**EXERCISE INSTRUCTIONS**
Give a verbatim quotation of every record.

**DATASET EXTRACT**

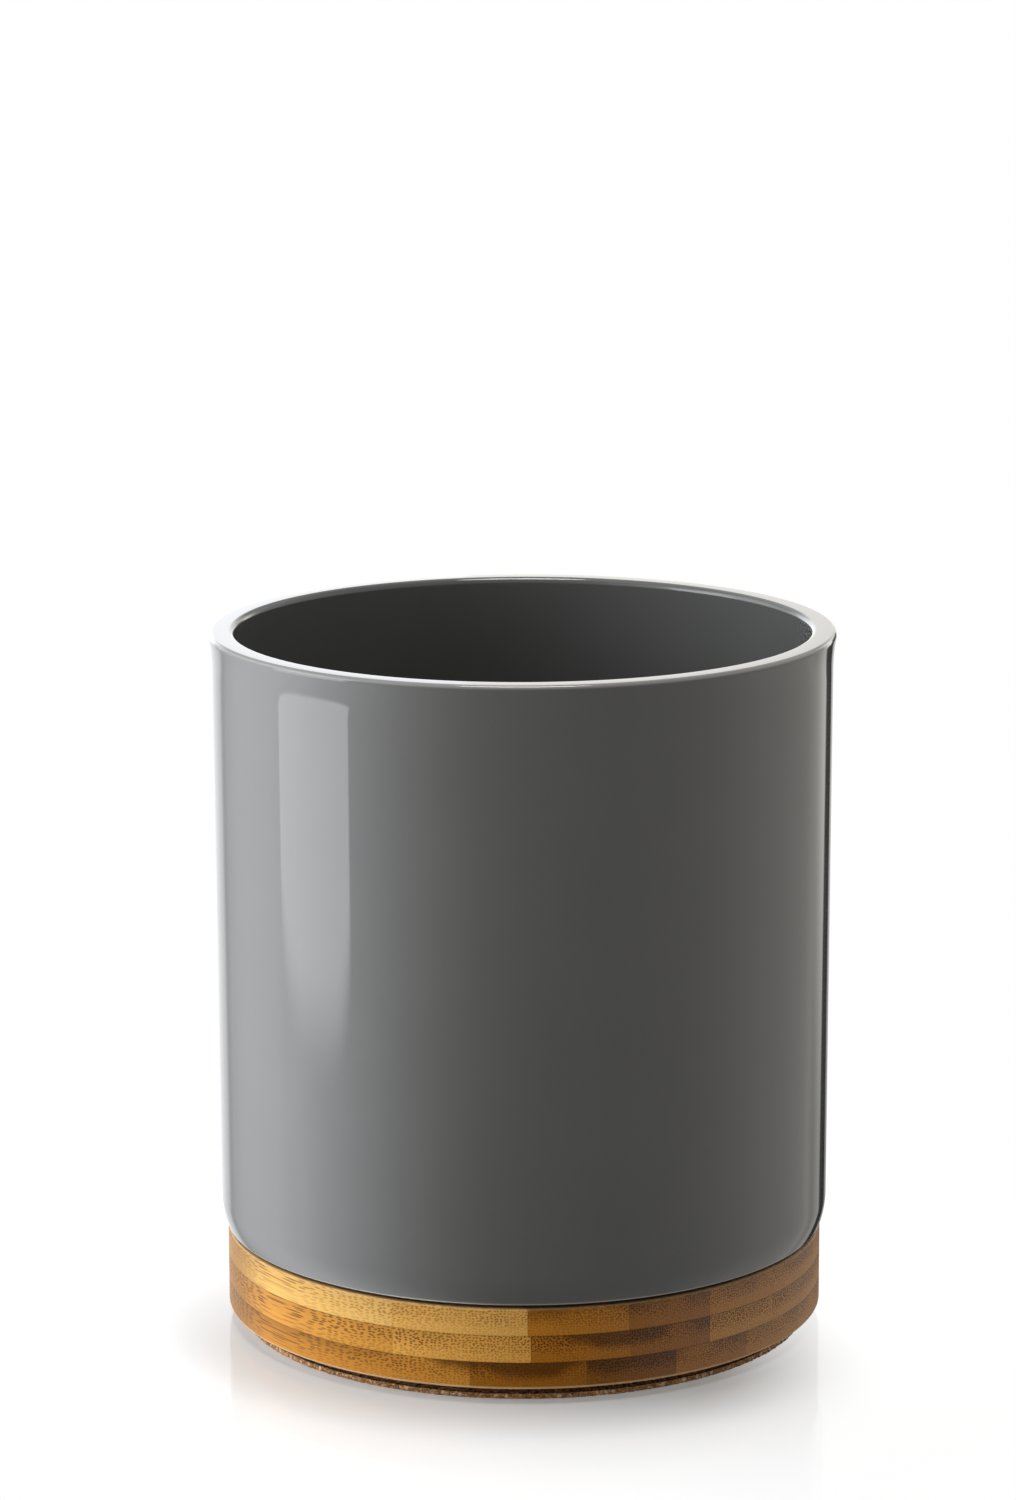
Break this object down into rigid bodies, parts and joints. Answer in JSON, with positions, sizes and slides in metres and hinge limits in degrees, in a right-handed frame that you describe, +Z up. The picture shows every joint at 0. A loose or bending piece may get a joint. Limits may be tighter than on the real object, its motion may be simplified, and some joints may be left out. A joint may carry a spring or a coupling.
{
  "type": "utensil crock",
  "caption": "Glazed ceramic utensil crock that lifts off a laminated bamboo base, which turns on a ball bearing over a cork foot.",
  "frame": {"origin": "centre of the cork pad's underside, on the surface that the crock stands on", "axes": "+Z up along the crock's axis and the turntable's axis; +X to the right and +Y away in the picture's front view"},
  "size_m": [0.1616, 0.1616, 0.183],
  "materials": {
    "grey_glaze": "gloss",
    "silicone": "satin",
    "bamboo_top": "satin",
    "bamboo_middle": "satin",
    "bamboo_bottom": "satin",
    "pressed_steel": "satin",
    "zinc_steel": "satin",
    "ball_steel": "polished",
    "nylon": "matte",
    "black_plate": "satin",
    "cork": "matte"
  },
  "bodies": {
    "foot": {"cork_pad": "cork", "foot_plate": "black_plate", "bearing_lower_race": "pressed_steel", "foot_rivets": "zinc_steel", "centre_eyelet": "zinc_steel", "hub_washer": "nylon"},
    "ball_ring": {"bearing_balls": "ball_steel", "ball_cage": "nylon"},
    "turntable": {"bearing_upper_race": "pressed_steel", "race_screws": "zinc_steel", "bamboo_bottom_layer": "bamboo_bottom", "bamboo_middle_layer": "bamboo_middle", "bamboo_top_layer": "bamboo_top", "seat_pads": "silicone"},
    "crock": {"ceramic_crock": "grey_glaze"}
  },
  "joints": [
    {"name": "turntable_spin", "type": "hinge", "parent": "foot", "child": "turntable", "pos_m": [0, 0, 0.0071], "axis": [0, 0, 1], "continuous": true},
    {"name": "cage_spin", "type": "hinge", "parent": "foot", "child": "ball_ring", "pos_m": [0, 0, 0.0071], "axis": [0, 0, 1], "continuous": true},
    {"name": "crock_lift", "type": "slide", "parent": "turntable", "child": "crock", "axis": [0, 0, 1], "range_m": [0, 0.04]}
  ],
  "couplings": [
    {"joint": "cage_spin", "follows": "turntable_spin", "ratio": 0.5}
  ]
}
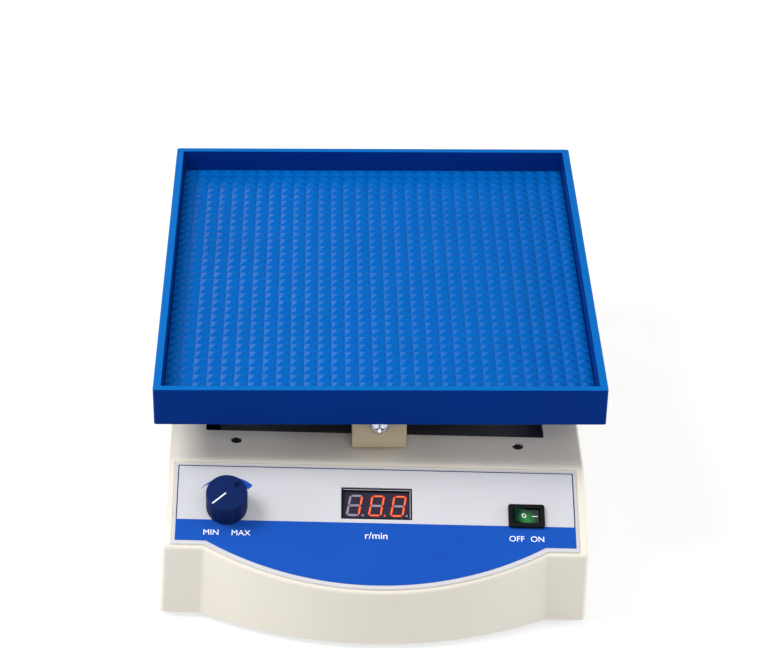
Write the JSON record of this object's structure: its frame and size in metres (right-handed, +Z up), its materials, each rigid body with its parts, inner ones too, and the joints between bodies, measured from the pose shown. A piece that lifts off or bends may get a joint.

**EXERCISE OUTPUT**
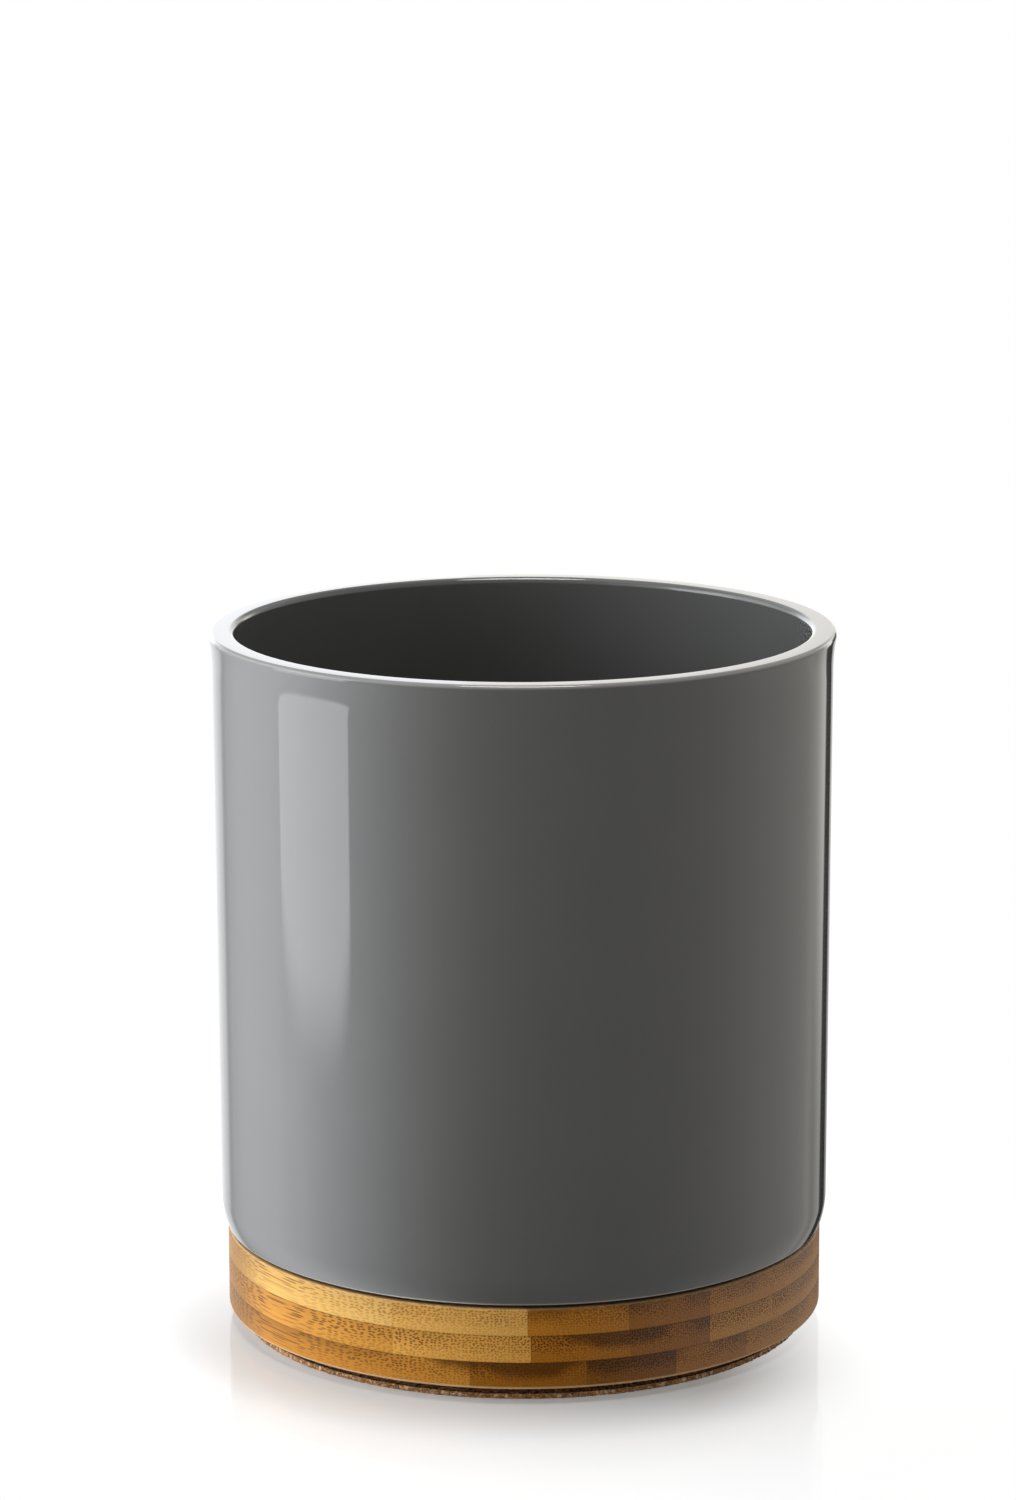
Break this object down into rigid bodies, parts and joints. Answer in JSON, with positions, sizes and slides in metres and hinge limits in degrees, in a right-handed frame that you describe, +Z up. The picture shows every joint at 0. A loose or bending piece may get a joint. Limits may be tighter than on the real object, its motion may be simplified, and some joints may be left out. A joint may carry a spring or a coupling.
{
  "type": "utensil crock",
  "caption": "Glazed ceramic utensil crock that lifts off a laminated bamboo base, which turns on a ball bearing over a cork foot.",
  "frame": {"origin": "centre of the cork pad's underside, on the surface that the crock stands on", "axes": "+Z up along the crock's axis and the turntable's axis; +X to the right and +Y away in the picture's front view"},
  "size_m": [0.1616, 0.1616, 0.183],
  "materials": {
    "grey_glaze": "gloss",
    "silicone": "satin",
    "bamboo_top": "satin",
    "bamboo_middle": "satin",
    "bamboo_bottom": "satin",
    "pressed_steel": "satin",
    "zinc_steel": "satin",
    "ball_steel": "polished",
    "nylon": "matte",
    "black_plate": "satin",
    "cork": "matte"
  },
  "bodies": {
    "foot": {"cork_pad": "cork", "foot_plate": "black_plate", "bearing_lower_race": "pressed_steel", "foot_rivets": "zinc_steel", "centre_eyelet": "zinc_steel", "hub_washer": "nylon"},
    "ball_ring": {"bearing_balls": "ball_steel", "ball_cage": "nylon"},
    "turntable": {"bearing_upper_race": "pressed_steel", "race_screws": "zinc_steel", "bamboo_bottom_layer": "bamboo_bottom", "bamboo_middle_layer": "bamboo_middle", "bamboo_top_layer": "bamboo_top", "seat_pads": "silicone"},
    "crock": {"ceramic_crock": "grey_glaze"}
  },
  "joints": [
    {"name": "turntable_spin", "type": "hinge", "parent": "foot", "child": "turntable", "pos_m": [0, 0, 0.0071], "axis": [0, 0, 1], "continuous": true},
    {"name": "cage_spin", "type": "hinge", "parent": "foot", "child": "ball_ring", "pos_m": [0, 0, 0.0071], "axis": [0, 0, 1], "continuous": true},
    {"name": "crock_lift", "type": "slide", "parent": "turntable", "child": "crock", "axis": [0, 0, 1], "range_m": [0, 0.04]}
  ],
  "couplings": [
    {"joint": "cage_spin", "follows": "turntable_spin", "ratio": 0.5}
  ]
}
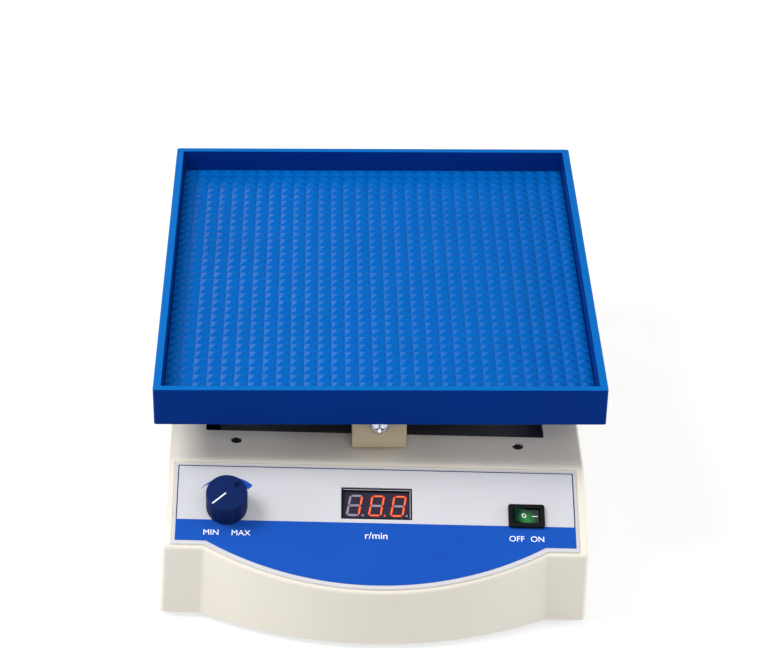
Write the JSON record of this object's structure: its frame and size in metres (right-handed, +Z up), its materials, each rigid body with its parts, inner ones too, and the joints between bodies, measured from the pose shown. A piece that lifts off or bends may get a joint.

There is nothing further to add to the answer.